Suggestions or anyone planning to do this trip:

- Determine what you want to see in the time you have. We could have gone up to El Chepe and gone down into the northern end of the Canyon but with only 4 days we had just enough time for what we did.
- Consider how much cash to bring. If you do what we did there are no places to replenish between El Fuerte and Chepe. We were very lucky to find the solution we did but there was a 6% price to the service, which we were only too glad to pay to enhance our Copper Canyon experience.
- We were very lucky on the timing for the trip up. Keep the bus and train schedules in mind and remember that the “cheap” train does not run every day while the premier train does.
- Travel light. You’ll want to bring back souvenirs like the baskets. They are very cheap and make great presents but are bulky to carry. Best to buy them as you head back.
- It is best, but not necessary, to make reservations for lodgings. We didn’t but Fran’s research indicated that the hotel operators would be waiting at the train for clients. That’s how it turned out for us but during a busier time it would be a lot more difficult and the host’s vehicles would probably fill up with people with reservations first. Remember that Cerocahui is 15 miles away from the train station.

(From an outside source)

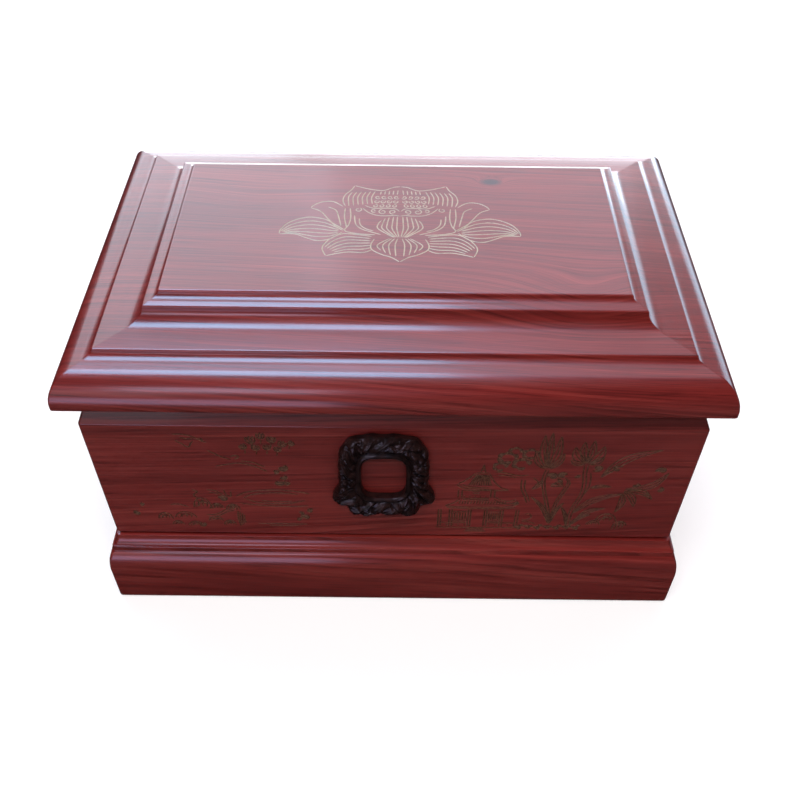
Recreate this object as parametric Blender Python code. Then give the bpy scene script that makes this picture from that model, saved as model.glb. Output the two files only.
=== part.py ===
"""Wooden keepsake urn box: a moulded plinth, a hollow mitred case and a routed lid that lifts off.

The frame of the part: metres, +Z up, front towards -Y, origin at the centre of the underside.
"""
import math

import bmesh
import bpy

# Case: four mitred boards that stand on the plinth
CASE_WIDTH = 0.2870
CASE_DEPTH = 0.1775
CASE_HEIGHT = 0.1000
WALL_THICKNESS = 0.0150
CASE_BEVEL_HEIGHT = 0.0150
CASE_BEVEL_DEPTH = 0.0065
CASE_FOOT_ROUND = 0.0025

# Plinth: four mitred lengths of moulding, from the floor upwards
PLINTH_FOOT_ROUND = 0.0015
PLINTH_FACE_HEIGHT = 0.0245
SHOULDER_RISE = 0.0050
SHOULDER_INSET = 0.0009
SLOPE_RISE = 0.0095
SLOPE_INSET = 0.0028
RISER_HEIGHT = 0.0034
CAP_COVE_RISE = 0.0066
CAP_COVE_INSET = 0.0030
CAP_LEDGE = 0.0008

# Bottom board, let in flush with the underside of the plinth
BOTTOM_THICKNESS = 0.0120
REBATE_WIDTH = 0.0080

# Lid: one board, its edge routed in steps that rise to a raised field
LID_OVERHANG = 0.0065
LID_EDGE_ROUND = 0.0012
NOSE_FLAT = 0.0015
NOSE_DEPTH = 0.0110
NOSE_RISE = 0.0145
QUIRK_DEPTH = 0.0019
QUIRK_RISE = 0.0004
LOWER_COVE_DEPTH = 0.0049
LOWER_COVE_RISE = 0.0033
BAND_DEPTH = 0.0117
BAND_RISE = 0.0008
MAIN_COVE_DEPTH = 0.0080
MAIN_COVE_RISE = 0.0073
LEDGE_DEPTH = 0.0027
LEDGE_RISE = 0.0006
UPPER_COVE_DEPTH = 0.0038
UPPER_COVE_RISE = 0.0030

# Locating tongue under the lid, which drops inside the case
TONGUE_DEPTH = 0.0050
TONGUE_CHAMFER = 0.0010
TONGUE_CLEARANCE = 0.0010

# Carved picture frame, glued to the front of the case just under its bevel
FRAME_CENTRE_X = -0.0048
FRAME_TOP_MARGIN = 0.0038
FRAME_OPENING_HALF_WIDTH = 0.0108
FRAME_OPENING_HALF_HEIGHT = 0.0150
FRAME_SIDE_BORDER = 0.0107
FRAME_TOP_BORDER = 0.0140
FRAME_THICKNESS = 0.0060
FRAME_EDGE_THICKNESS = 0.0022
FRAME_LIP_THICKNESS = 0.0044
FRAME_GROOVE_THICKNESS = 0.0030
FRAME_EAR = 0.0050
FRAME_FOOT = 0.0024

# Carving of the frame, as shares and angles in degrees away from straight down
OPENING_SQUARENESS = 4.0
OUTLINE_SQUARENESS = 3.6
EAR_ANGLE = 56
FOOT_ANGLE = 24
LOBE_SPREAD = 17
SCALLOPS = 18
SCALLOP_SHARE = 0.012
LIP_SHARE = 0.24
SCROLL_SHARE = 0.28
SCROLL_TURN = 2.5

# Gap kept between pieces that touch, and how finely arcs are cut
FIT_GAP = 0.0003
ROUND_STEPS = 3
COVE_STEPS = 5
NOSE_STEPS = 9
FRAME_ANGLE_STEPS = 108
FRAME_BAND_STEPS = 9

# Heights that follow from the sizes above
PLINTH_HEIGHT = PLINTH_FACE_HEIGHT + SHOULDER_RISE + SLOPE_RISE + RISER_HEIGHT + CAP_COVE_RISE
PLINTH_PROJECTION = CAP_LEDGE + CAP_COVE_INSET + SLOPE_INSET + SHOULDER_INSET
CASE_BASE_Z = PLINTH_HEIGHT + FIT_GAP
CASE_TOP_Z = CASE_BASE_Z + CASE_HEIGHT
LID_BASE_Z = CASE_TOP_Z + FIT_GAP
CASE_HALF_X = CASE_WIDTH / 2
CASE_HALF_Y = CASE_DEPTH / 2
MITRE_SETBACK = FIT_GAP / math.sqrt(2)
FRAME_HALF_WIDTH = FRAME_OPENING_HALF_WIDTH + FRAME_SIDE_BORDER
FRAME_HALF_HEIGHT = FRAME_OPENING_HALF_HEIGHT + FRAME_TOP_BORDER
FRAME_CENTRE_Z = CASE_TOP_Z - CASE_BEVEL_HEIGHT - FRAME_TOP_MARGIN - FRAME_HALF_HEIGHT

# Finishes as (red, green, blue, roughness)
LACQUERED_ROSEWOOD = (0.235, 0.048, 0.040, 0.28)
UNFINISHED_BOARD = (0.330, 0.170, 0.105, 0.60)
DARK_CARVING = (0.012, 0.008, 0.008, 0.22)


def clear_scene():
    """Remove every object that the file opened with."""
    for found in list(bpy.data.objects):
        bpy.data.objects.remove(found, do_unlink=True)


def make_material(name, finish):
    """A Principled material with one colour, for a non-metallic surface."""
    material = bpy.data.materials.new(name)
    material.use_nodes = True
    shader = material.node_tree.nodes["Principled BSDF"]
    shader.inputs["Base Color"].default_value = (*finish[:3], 1.0)
    shader.inputs["Roughness"].default_value = finish[3]
    shader.inputs["Metallic"].default_value = 0.0
    material.diffuse_color = (*finish[:3], 1.0)
    return material


def add_object(name, bm, finish):
    """Turn a finished bmesh into a named object with its own material and its normals outwards."""
    bmesh.ops.recalc_face_normals(bm, faces=bm.faces[:])
    mesh = bpy.data.meshes.new(name)
    bm.to_mesh(mesh)
    bm.free()
    mesh.materials.append(make_material(name + "_finish", finish))
    piece = bpy.data.objects.new(name, mesh)
    bpy.context.scene.collection.objects.link(piece)
    return piece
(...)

- We aren’t sure but we believe that if you buy a ticket all the way to Chepe you’ll be able to get off anywhere along the way and re-board the following trip as long as you are still going to the ticket destination. Short trips between stations are not cheap. We met a couple who just wanted to go a few miles down the track to the next station. They were told that the fare would be 400 pesos each. That seems to be their minimum fare. We bought our return trip ticket to El Fuerte but got off at Bahuachiva and re-boarded 2 days later and continued on the same ticket.
- There are 2 ways of going down to the canyon. With our short time frame we opted for the southern trip through Cerocahui. With more time we feel that the trip to the canyon from the north through Creel would be a better tour.

Hope this is of use. Enjoy your trip.